UK car production down
UK car production declined -48.2% in June with 56,594 units made, according to figures released today by the Society of Motor Manufacturers and Traders (SMMT). Although post-shutdown production slowly ramped up in the month, strict social distancing measures and weak demand across global markets continued to restrict output.
June manufacturing for the domestic market was down by -63.8%, reflecting the gradual easing of the UK’s retail lockdown. Production for export also fell, by a substantial -45.0%, although overseas orders accounted for nine out of 10 vehicles built as key global markets, including in the EU, China, US, South Korea and Japan, opened for business earlier than the UK.

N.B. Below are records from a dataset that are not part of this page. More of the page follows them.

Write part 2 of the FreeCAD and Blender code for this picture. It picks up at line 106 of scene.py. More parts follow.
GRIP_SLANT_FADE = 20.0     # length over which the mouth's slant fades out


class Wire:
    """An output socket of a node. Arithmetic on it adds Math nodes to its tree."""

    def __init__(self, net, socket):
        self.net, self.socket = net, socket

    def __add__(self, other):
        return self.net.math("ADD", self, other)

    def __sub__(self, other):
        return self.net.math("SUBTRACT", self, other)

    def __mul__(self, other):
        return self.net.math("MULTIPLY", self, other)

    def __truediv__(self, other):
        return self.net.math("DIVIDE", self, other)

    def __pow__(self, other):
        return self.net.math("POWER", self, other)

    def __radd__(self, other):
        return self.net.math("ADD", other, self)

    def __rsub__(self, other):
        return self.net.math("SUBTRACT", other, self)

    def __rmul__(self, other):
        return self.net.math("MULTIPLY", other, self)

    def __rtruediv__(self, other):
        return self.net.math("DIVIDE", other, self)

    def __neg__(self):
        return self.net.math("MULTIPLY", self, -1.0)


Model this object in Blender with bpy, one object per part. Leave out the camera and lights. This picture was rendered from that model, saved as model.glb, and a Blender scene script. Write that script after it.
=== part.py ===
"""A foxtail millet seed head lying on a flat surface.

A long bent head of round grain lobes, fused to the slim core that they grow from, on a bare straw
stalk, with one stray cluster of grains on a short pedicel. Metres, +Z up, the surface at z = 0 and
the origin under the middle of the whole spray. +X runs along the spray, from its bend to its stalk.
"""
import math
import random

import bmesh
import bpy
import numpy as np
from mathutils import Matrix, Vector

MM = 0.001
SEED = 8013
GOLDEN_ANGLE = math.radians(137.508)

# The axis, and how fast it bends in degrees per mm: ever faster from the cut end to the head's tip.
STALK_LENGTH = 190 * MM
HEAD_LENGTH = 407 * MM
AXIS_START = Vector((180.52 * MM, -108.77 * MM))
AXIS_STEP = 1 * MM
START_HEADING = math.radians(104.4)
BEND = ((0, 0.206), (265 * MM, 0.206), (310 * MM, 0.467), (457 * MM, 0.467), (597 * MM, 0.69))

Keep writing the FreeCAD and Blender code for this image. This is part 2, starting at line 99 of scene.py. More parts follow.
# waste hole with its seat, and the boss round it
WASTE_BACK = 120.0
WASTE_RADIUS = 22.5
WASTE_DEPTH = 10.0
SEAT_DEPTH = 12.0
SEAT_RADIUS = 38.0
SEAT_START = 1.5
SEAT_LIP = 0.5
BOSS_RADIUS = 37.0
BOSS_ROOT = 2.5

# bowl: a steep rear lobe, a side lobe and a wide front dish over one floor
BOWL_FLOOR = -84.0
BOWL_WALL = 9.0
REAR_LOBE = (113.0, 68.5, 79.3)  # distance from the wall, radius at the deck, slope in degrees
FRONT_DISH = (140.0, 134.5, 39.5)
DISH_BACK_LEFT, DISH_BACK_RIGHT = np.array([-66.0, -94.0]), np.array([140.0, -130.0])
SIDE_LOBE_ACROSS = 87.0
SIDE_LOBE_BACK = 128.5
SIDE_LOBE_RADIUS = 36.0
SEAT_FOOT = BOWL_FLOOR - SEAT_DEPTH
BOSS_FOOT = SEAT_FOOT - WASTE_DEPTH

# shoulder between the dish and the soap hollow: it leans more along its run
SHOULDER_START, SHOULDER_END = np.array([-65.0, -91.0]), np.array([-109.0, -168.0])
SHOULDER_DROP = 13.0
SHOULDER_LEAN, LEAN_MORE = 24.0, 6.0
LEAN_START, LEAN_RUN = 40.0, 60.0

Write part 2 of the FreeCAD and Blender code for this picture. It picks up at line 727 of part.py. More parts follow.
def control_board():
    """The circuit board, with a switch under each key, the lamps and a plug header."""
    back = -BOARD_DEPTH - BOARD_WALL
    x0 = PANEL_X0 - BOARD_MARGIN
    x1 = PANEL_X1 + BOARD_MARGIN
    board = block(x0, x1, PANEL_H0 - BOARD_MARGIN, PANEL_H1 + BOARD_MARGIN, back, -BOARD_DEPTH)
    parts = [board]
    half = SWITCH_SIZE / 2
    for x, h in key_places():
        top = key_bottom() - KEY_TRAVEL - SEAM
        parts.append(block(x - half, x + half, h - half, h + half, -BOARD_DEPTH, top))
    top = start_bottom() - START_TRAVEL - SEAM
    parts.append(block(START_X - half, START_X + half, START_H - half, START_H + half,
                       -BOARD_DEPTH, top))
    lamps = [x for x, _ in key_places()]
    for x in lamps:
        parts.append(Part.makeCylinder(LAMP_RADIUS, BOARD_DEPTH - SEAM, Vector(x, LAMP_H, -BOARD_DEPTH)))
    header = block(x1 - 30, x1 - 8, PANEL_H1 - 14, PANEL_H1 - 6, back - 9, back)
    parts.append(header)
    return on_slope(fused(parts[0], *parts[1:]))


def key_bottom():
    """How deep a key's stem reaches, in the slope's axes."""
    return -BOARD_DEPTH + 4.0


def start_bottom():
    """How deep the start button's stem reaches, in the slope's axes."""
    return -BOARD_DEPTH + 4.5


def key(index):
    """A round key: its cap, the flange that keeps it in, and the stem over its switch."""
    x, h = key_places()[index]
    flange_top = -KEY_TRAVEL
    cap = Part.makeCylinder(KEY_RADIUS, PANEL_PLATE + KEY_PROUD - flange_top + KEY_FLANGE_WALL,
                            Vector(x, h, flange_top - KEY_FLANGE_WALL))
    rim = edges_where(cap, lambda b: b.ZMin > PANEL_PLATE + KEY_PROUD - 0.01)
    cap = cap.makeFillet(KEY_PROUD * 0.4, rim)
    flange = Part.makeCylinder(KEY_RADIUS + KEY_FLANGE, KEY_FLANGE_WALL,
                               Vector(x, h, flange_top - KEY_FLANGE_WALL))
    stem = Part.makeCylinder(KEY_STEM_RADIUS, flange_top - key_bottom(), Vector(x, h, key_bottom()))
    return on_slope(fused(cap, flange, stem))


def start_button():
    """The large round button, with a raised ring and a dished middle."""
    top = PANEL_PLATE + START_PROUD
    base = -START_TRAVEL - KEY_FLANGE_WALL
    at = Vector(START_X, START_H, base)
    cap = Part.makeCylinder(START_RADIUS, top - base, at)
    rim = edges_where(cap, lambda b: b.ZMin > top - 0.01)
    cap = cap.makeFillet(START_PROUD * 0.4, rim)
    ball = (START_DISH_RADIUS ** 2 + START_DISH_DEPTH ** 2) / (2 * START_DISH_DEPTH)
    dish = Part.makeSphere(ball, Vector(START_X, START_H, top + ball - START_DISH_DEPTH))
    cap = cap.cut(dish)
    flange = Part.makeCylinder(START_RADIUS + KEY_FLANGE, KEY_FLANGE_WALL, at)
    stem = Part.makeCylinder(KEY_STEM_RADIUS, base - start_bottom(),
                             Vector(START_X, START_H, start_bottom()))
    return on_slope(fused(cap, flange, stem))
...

While June marked a vast improvement on April and May, when only a combined 5,511 cars were built, the performance rounded off the worst first six months for UK car production since 1954. Just 381,357 cars have been built since January, a decline of -42.8% and representing a loss of 285,164 units.
As a consequence of the crisis, at least 11,349 job cuts have already been announced across the industry, including manufacturing, supply chain and retail. Furthermore, new analysis suggests car production losses could total 1.46 million units by 2025 – worth just over £40bn – if no FTA is in place by the end of 2020, forcing the sector to trade on WTO terms with full tariffs applied.
Significant questions remain about the nature of trading conditions from 1 January, with uncertainty about customs procedures, regulation and damaging tariffs causing real concern. According to the latest survey of SMMT members, this lack of clarity is now severely hampering nine in 10 companies’ (93.5%) ability to prepare for the end of the transition period.
The coronavirus crisis has exacerbated this, with six in 10 (61.3%) automotive companies saying Covid-19 has diverted resources away from Brexit preparations, while more than seven out of 10 (77.4%) view securing a tariff and quota free FTA as crucial to their future success.
Mike Hawes, SMMT chief executive, said,
These figures are yet more grim reading for the industry and its workforce, and reveal the difficulties all automotive businesses face as they try to restart while tackling sectoral challenges like no other. Recovery is difficult for all companies, but automotive is unique in facing immense technological shifts, business uncertainty and a fundamental change to trading conditions while dealing with coronavirus.
The critical importance of an EU-UK FTA is self-evident for UK Automotive. Our factories were once set to make two million cars in 2020 but could now produce less than half that number, a result of the devastating effects of the pandemic on top of already challenging market conditions and years of Brexit uncertainty. This industry has demonstrated its inherent competitiveness and global excellence over the past decade. Its long-term future now depends on securing a good deal and a long-term strategy that supports an industry on which so many thousands of jobs across the country depend.
The latest independent production outlook commissioned by SMMT, and also released today, now expects just over 880,000 cars to be produced in the UK this year – some -32% lower than made in 2019 and -30% less than anticipated in January pre-crisis. If realised, this would be the lowest total since 1957.
The analysis also suggests that without a positive trade agreement with the EU, and the industry trading on WTO terms with 10% tariffs, output could stay around the 800,000 mark, or less, to 2025 while a successful conclusion to negotiations with a zero tariff and quota FTA would see car volumes recovering to pre-crisis levels of 1.2 million units within the next few years and the potential for further long-term growth after that.
The UK automotive sector is one of the nation’s most valuable economic assets and a global trading powerhouse, sustaining more than 820,000 jobs with 168,000 directly in manufacturing. A successful restart of the £82bn industry would help sustain jobs nationwide, boost tax revenues and international trade, plus drive a green recovery for the UK by helping government meet climate change and air quality goals.